Now when it comes to mafiosos the reason for the high honours at burial is obvious: fear. Who wants to be caught disrespecting a man with a mob at his beck and call? What priest is going to stand up and say "No way I'm gonna do his funeral! The man was a murderer and a thief"?
With Stark such considerations were not relevant. Yes he was entitled to a kever Yisrael like any other Jew but why the high kovod?
I would suggest it's because, from the Satmar perspective Menachem Stark was, in fact, a completely righteous man. He wore the right clothes and headgear. He swayed the right way during prayer. I don't doubt that his Yiddish was acceptable and that every time he saw an Israeli flag he spit on the ground in disgust. He did his "learning", ate only the most mehadrin foods and all his meat was Satmar-style shechita.
That he threw out most of Choshen Mishpat in his business dealings was simply not part of the equation.
As I noted in the previous post we have, after 1942 years of golus, compartmentalized Judaism into the parts we still do, which is mostly ritual, and the parts we don't, which is pretty much everything else. Yes, the Shulchan Aruch has four sections but there's a Mishnah Berurah only on Orach Chaim which gives people the impression it's the only part that matters other than some areas of Yoreh Deah one can't avoid like kashrus and taharas hamishpacha. The rest is a closed book to most Orthodox folk, especially Choshen Mishpat where the laws of financial crimes are encoded.
Menachem Stark ignored Choshen Mishpat, something only the greatest of scholars learn. The average person has no idea what's in that volume and in this case ignorance is bliss. If you have no clue you're sinning you can't see yourself as not righteous, can you?
So once again we see the same pattern: Stark was ritually correct. His actual sins didn't count because of that. For his friends and the Satmar rebbe he was a better Jew than a Dati Leumi guy who is completely honestly in business because the Dati Leumi ritual is despised by Satmar.

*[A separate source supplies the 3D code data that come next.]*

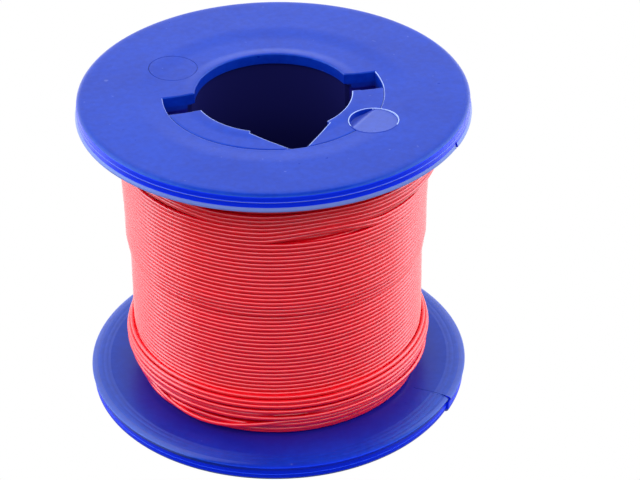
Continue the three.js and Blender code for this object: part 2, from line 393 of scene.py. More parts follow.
def hump(degrees, start, end):
    """Rises from 0 at the start angle to 1 halfway and back to 0 at the end angle."""
    part = ((degrees - start) % 360) / (end - start)
    return np.where(part < 1, np.sin(np.pi * np.clip(part, 0, 1)) ** 2, 0.0)


def polar_points(angle, radius, height):
    x, y = radius * np.cos(angle), radius * np.sin(angle)
    return np.stack(np.broadcast_arrays(x, y, height), axis=-1)


def angle_and_radius(points):
    return np.arctan2(points[:, 1], points[:, 0]), np.hypot(points[:, 0], points[:, 1])


ROUND_STEPS = 96


def round_row(centre, radius, height):
    """Points of a circle about a centre [x, y]."""
    around = np.linspace(0, 2 * np.pi, ROUND_STEPS, endpoint=False)
    return polar_points(around, radius, height) + [*centre, 0]


# ---- Keyed opening ----

NOTCH_MOUTH_RADIUS = 19.7
NOTCH_MOUTH_HALF_ANGLE = 0.513
NOTCH_BOTTOM_HALF = low_and_high("upper_hub_plate_right")[0][0]


def notch_line():
    """The notch's right side as an outward direction and its distance from the axis."""
    mouth = NOTCH_MOUTH_RADIUS * np.array(
        [math.sin(NOTCH_MOUTH_HALF_ANGLE), -math.cos(NOTCH_MOUTH_HALF_ANGLE)]
    )
    along = np.array([NOTCH_BOTTOM_HALF, -SEAM_RADIUS]) - mouth
    outward = np.array([-along[1], along[0]]) / np.hypot(*along)
    return outward, outward @ mouth


def keyed_radius(angle, grow, end):
    """How far the keyed opening reaches at each angle, grown by a width: bore, slots and notch."""
    aside, forward = np.abs(np.cos(angle)), -np.sin(angle)
    outward, distance = notch_line()
    slots = np.minimum((SLOT_HALF + grow) / np.maximum(np.abs(forward), TINY), end + grow)
    side = (distance + grow) / np.maximum(aside * outward[0] - forward * outward[1], TINY)
    notch = np.minimum(side, (end + grow) / np.maximum(forward, TINY))
    in_notch = forward > math.cos(NOTCH_MOUTH_HALF_ANGLE)
    return np.maximum(BORE_RADIUS + grow, np.where(in_notch, notch, slots))


def flange_opening(angle, grow):
    """The flange's own opening: the bore and slot sides behind, the hub plates' seam in front."""
    behind = np.maximum(np.sin(angle), TINY)
    return np.clip((SLOT_HALF + grow) / behind, BORE_RADIUS + grow, SEAM_RADIUS + grow)


def spread_angles(start, end, step, corners, fine=0.12):
    """Angles in radians from evenly spaced degrees, with more of them beside each corner."""
    even = np.arange(start, end, step)
    beside = np.concatenate([corner + np.arange(-8, 9) * fine for corner in corners])
    near = np.concatenate([corner + np.array([-0.01, 0.01]) for corner in corners])
    every = np.unique(np.round(np.concatenate([even, beside, near]), 4))
    return np.radians(every[(every >= start) & (every < end)])


SLOT_CORNER = math.degrees(math.asin(SLOT_HALF / BORE_RADIUS))
SEAM_CORNER = math.degrees(math.asin(SLOT_HALF / SEAM_RADIUS))


# ---- Flanges ----

EDGE_ROUND = 0.35
FACE_DROP = 0.04  # room for the outer face's warp
WARPS = ((0.02, 2, 0.6), (0.012, 3, 2.1))  # size, waves round the flange, and phase
HUB = {"lip": 0.08, "valley": 0.3, "lip_end": 19.4, "valley_start": 22.4, "rise": 26.5, "flat": 33.0}
UNDERCUT = 1.4
WEB_RAMP = {"start": 0.3, "end": 2.5, "recess": 0.4, "slope": 0.2}
RIM = {
    "round_width": 1.4, "round_depth": 0.95, "parting": 1.95, "lip_start": 3.0, "lip_end": 4.15,
    "lip_out": 0.45, "bevel_width": 4.7, "bevel_power": 2.2,
}
PARTING_LINE = ((-0.16, 0.0), (-0.06, 0.09), (0.06, 0.09), (0.16, 0.0))  # depth, and how far out
RIDGES = {"places": (1.5, 2.9, 4.1), "height": 0.05, "width": 0.22}  # faint rings on the bevel
SUNKEN_RIM = {"depth": 0.6, "degrees": 56, "upper_share": 0.25}
SLIT = {"degrees": -39.0, "inner": 37.6, "outer": 49.0, "bend_degrees": 0.6}
LOWER_SLIT = {"opens": 44.2, "open": 46.5, "width": 0.12, "wider": 0.4, "depth": 0.09, "deeper": 1.8}
UPPER_SLIT = {"length": 3.2, "width": 0.25, "wider": 0.6, "depth": 0.3, "deeper": 1.7}


def face_depth(angle, radius):
    """How far the outer face lies below its flat ring: a lip round the bore, then a valley."""
    lip = HUB["lip"] * (1 - smooth_step(radius, HUB["lip_end"], HUB["valley_start"]))
    valley = HUB["valley"] * smooth_step(radius, HUB["lip_end"], HUB["valley_start"])
    valley = valley * (1 - smooth_step(radius, HUB["rise"], HUB["flat"]))
    warp = sum(size * np.sin(waves * angle + phase) for size, waves, phase in WARPS)
    return lip + valley + warp * smooth_step(radius, HUB["flat"], FLANGE_RADIUS) + FACE_DROP


def web_rows(hollow, opening):
    """The inner side of a web, from behind its undercut to the opening's edge. The web is thin at
    the bore and nearly as thick as the flange round the slots."""
    start, end = BORE_RADIUS + WEB_RAMP["start"], BORE_RADIUS + WEB_RAMP["end"]
    depth = WEB + (THICKNESS - WEB - WEB_RAMP["recess"]) * smooth_step(opening, start, end)
    return [(hollow, THICKNESS), (hollow, depth + WEB_RAMP["slope"]), (opening, depth)]


def edge_turns(count):
    """The turn of a rounded edge at each of its rows."""
    return np.linspace(0, math.pi / 2, count)


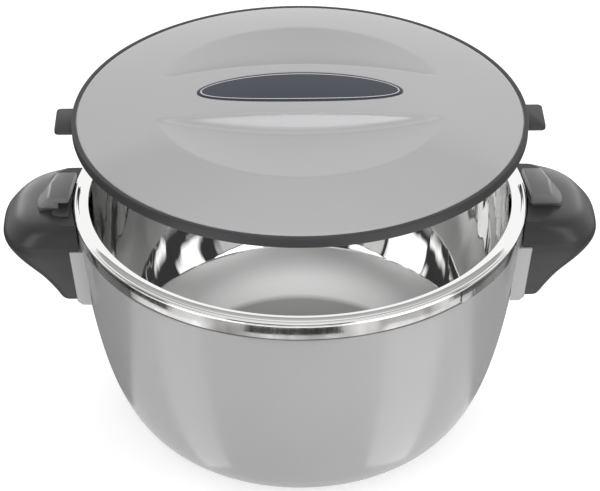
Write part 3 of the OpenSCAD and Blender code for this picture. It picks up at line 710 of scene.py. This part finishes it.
def coverForm(c):
    # on the upper side z is first a mark for the kind of row, and the height comes after
    pocket, pocketWall, skin = -5, -4, -3
    b, edge, top, gap = c["pocketB"], c["edgeR"], c["dishR"], c["pocketEdge"]
    n = c["pocketSteps"]
    rows = [(0, pocket)] + [(b * i / n, pocket) for i in range(1, n + 1)]
    rows += [(b + 0.001, pocketWall), (b + gap / 2, skin)]
    n = c["dishSteps"]
    rows += [(b + gap + (top - b - gap) * i / n, skin) for i in range(n + 1)]
    n = c["domeSteps"]
    rows += [(top + (edge - 0.5 - top) * i / n, skin) for i in range(1, n + 1)]
    rows += [(edge - 0.15, c["edgeZ"] - 0.12), (edge, c["edgeZ"] - 0.5), (edge, c["skirtZ"]),
             (edge - c["wall"], c["skirtZ"]), (edge - c["wall"], c["edgeZ"] - 2),
             (c["underR"], c["edgeZ"] + c["underH"]), (0, c["edgeZ"] + c["underH"])]
    bm = turned(rows, c["steps"], closed=False)
    drops = {pocket: c["pocketDeep"], pocketWall: c["pocketStep"], skin: 0}
    for v in bm.verts:
        mark = round(v.co.z)
        if mark not in drops:
            continue
        u = v.co.xy.length
        if 1e-4 < u < top:                         # rows go from the oval pocket to the round dip
            share = max(0, (u - b) / (top - b))
            wide = c["pocketA"] * min(u / b, 1) + (top - c["pocketA"]) * share
            v.co.x *= wide / u
        v.co.z = c["edgeZ"] + coverH(c, v.co.x, v.co.y) - drops[mark]
    return bm


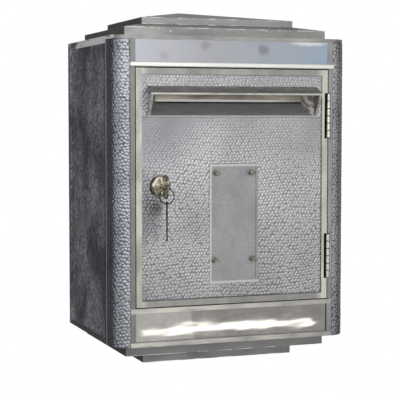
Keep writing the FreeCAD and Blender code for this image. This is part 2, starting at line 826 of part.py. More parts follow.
def make_slot_funnel():
    """Chute behind the visor: it narrows and climbs to the throat, and carries the flap's pin."""
    body = new_body("slot_funnel")
    rear = behind_front(D.throat_depth)
    wall = D.funnel_wall
    sill, mouth_top = above_floor(D.sill_front), above_floor(D.mouth_top)
    throat_floor, throat_top = above_floor(D.sill_back), above_floor(D.throat_top)
    plug_half, flange_half = D.mouth_half + D.funnel_plug_side, D.mouth_half + D.funnel_flange
    plug = rectangle(-plug_half, sill, plug_half, mouth_top + D.funnel_plug_top)
    flange = rectangle(-flange_half, sill - D.funnel_flange,
                       flange_half, mouth_top + D.funnel_flange + D.funnel_flange_lift)
    add(body, "Y", FIELD, D.door_wall + wall, plug)
    add(body, "Y", DOOR_BACK, wall, flange)
    outer_half = D.throat_half + wall * 2
    outer = rectangle(-outer_half, throat_floor - wall, outer_half, throat_top + wall)
    loft(body, "AdditiveLoft", (DOOR_BACK + wall, plug), (rear, outer))
    throat = rectangle(-D.throat_half, throat_floor, D.throat_half, throat_top)
    mouth = rectangle(-D.mouth_half, sill, D.mouth_half, mouth_top)
    loft(body, "SubtractiveLoft", (FIELD, mouth), (rear, throat))
    pin_y, pin_z = flap_axis()
    ears = [rectangle((D.throat_half + wall) * side, throat_floor,
                      (D.throat_half + wall + D.ear_wall) * side, pin_z + D.ear_wall)
            for side in SIDES.values()]
    add(body, "Y", rear - OVERRUN, D.ear_wall * 2 + OVERRUN, *ears)
    remove(body, "X", -SIDE, D.width, (pin_y, pin_z, D.flap_pin_radius))
    holes = [(x, z, D.funnel_screw_radius) for x, z in funnel_screw_places()]
    remove(body, "Y", DOOR_BACK, wall, *holes)


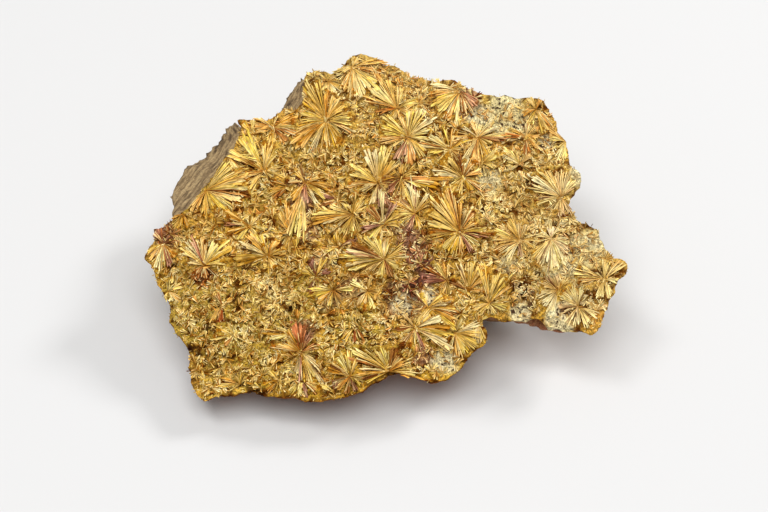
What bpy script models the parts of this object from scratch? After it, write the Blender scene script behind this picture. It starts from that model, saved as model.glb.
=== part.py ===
"""A pyrophyllite specimen: a slab of host rock whose top face carries a crust of crystal fans.

Metres, +Z up. The specimen rests on the flat patch under it. The origin is the middle of the bottom of its
bounding box. Its crystal face leans towards -Y, the side that the photograph was taken from.
"""

import math

import bmesh
import bpy
from mathutils import Vector, geometry, noise

MM = 0.001

# The crystal face: how it leans, and where its middle lies above the floor
FACE_LEAN = math.radians(18.0)
FACE_ROLL = math.radians(2.0)
FACE_MIDDLE = Vector((0.0, -5.5 * MM, 16.6 * MM))

# The crust and the gap that parts it from the rock
CRUST_THICKNESS = 3.2 * MM
CRUST_GAP = 0.3 * MM
CRUST_UNDERCUT = 1.3 * MM
WALL_DEPTH = 0.45
WALL_UNDERCUT = 0.5 * MM
WALL_ROUGHNESS = 0.4 * MM
WALL_GRAIN = 1.6 * MM
MESH_SPACING = 5.6 * MM
MESH_MARGIN = 2.4 * MM
LATTICE_WAVE = 1.3
LATTICE_SWAY = 0.45
MERGE_NEARNESS = 1e-6
WAVE_OFFSET = 17.0
GRAIN_HEIGHT = 0.7 * MM
GRAIN_LENGTH = 7.0 * MM

# The crystal fans: a ridge stands FAN_RISE above the crust at the rim of a fan of that reach
FAN_RISE = 1.7 * MM
FAN_RISE_REACH_PX = 30.0
FAN_HEEL_RISE = -0.3 * MM
FLUTE_HALF_WIDTH = 4.6
VALLEY_RISE = 0.45
VALLEY_REACH = 0.9
RIM_STEP = 0.45 * MM
EDGE_TAPER = 2.2 * MM
FAN_EDGE_SLACK = 0.001
POINT_CELL = 0.38 * MM

# The felt of small crystals between the fans
TUFT_SPACING = 2.3 * MM
TUFT_RISE = 2.0 * MM
TUFT_LENGTH = 1.7 * MM

# The host rock under the crust
LEFT_BREAK_DEPTH = 4.5 * MM
UPPER_BREAK_DEPTH = 1.5 * MM
BASE_SIZE = (44.0 * MM, 34.0 * MM)
BASE_MIDDLE = Vector((-3.0 * MM, 2.0 * MM))
BASE_UNEVENNESS = 0.12
BRIM_SHARE = 0.06
FLANK_LEVELS = (0.25, 0.52, 0.8)
FLANK_CURVE = 1.3
FLANK_BULGE = 0.85
FLANK_ROUGHNESS = 1.0 * MM
FLANK_GRAIN = 8.0 * MM

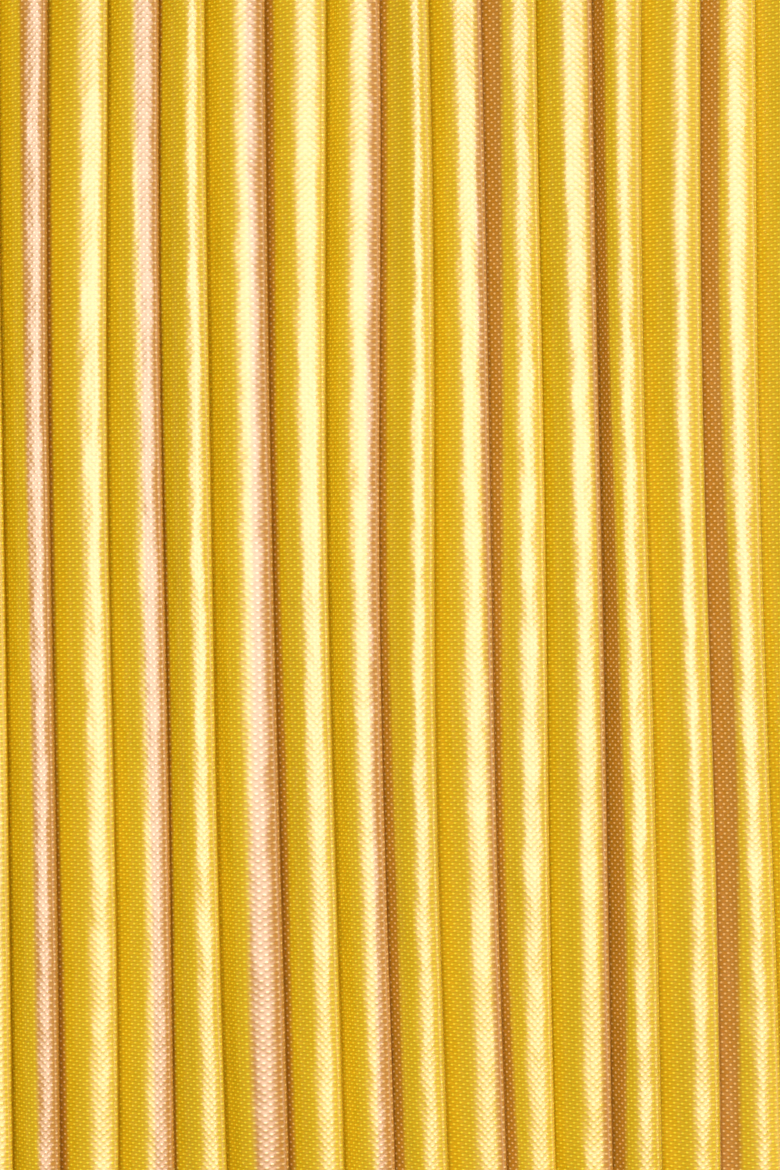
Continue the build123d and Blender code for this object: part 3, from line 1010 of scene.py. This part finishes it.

It is a twisted mindset where how you dress and what poltical/religious views you espouse define your piety.
8 comments:
Choshen Mishpat and Even Haezer are as much a part of ritual as Orach Chaim and Yoreh Daah. It's a lot easier for some people to control their urges to eat ham than illicit sex and shady business dealings. I would suggest that had he not been a Satmar you might have been more kind. Defending the Post is beyond the pale
I would suggest that if he had appeared in the picture dressed in normal business attire there wouldn't have been an issue in the first place. The hulabaloo was over an identifiable Jew in the picture.
And no, CM and EH are not part of ritual. They are part of the civil and criminal law. Thinking they're ritual just proves my point about the problem.
A headline about anyone whose body is not cold saying who didn't want this man dead is obscene . I don't fathom what you are saying do you believe that not stealing is less of a religious obligation than not eating Chazer
You are misunderstanding me on both counts.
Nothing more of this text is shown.